Londres, a principios del siglo XIX, fue la cuna de clubes sociales privados. En Carlton y White’s caballeros distinguidos compartían tragos y puros.
En Escocia crearon country clubs de golf en 1880, para élites adineradas. Para 1910, el club campestre era una distinción exclusiva de las clases más altas estadounidenses. Surgieron también clubes alternativos para los excluidos: judíos, italianos, latinoamericanos, negros.
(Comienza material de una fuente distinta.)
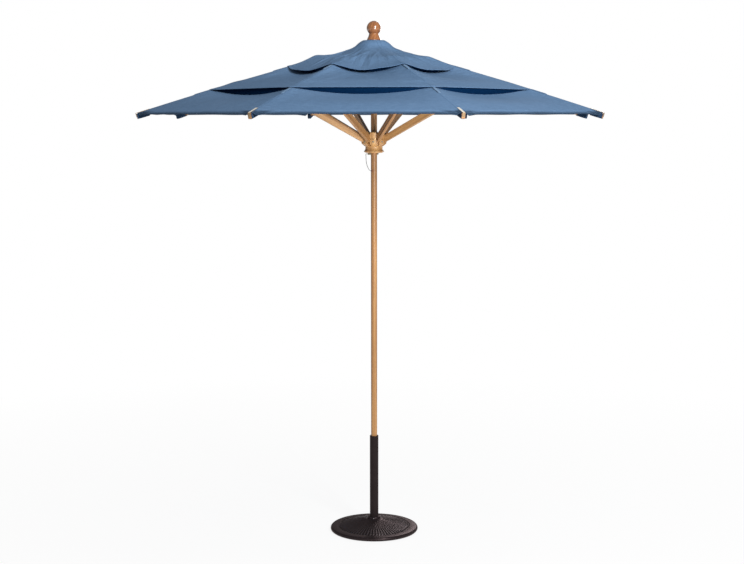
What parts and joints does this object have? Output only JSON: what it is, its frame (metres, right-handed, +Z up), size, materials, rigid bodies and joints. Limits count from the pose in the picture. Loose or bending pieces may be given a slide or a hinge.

Aquí hubo clubes como el Unión y el Casino de Güibia donde notorios políticos recibieron “bola negra”.
En 1920 americanos golfistas residentes en Santo Domingo fundaron el Country Club, hasta hoy el más exclusivo centro social dominicano, que blasona “directivas con personas de intachable trayectoria”.
La idea de los clubes es enriquecer la vida social de sus miembros y aquí han proliferado, entre distintos estratos.
Es un escarnio auto-infligido, que debe poner a pensar a la élite moral criolla, que los tres principales y más antiguos clubes nuestros estén escandalizados con procesos judiciales por cuestiones administrativas. Ni siquiera esos bastiones, reductos del “pitifuinchismo”, escapan al derrumbe ético que nos corroe.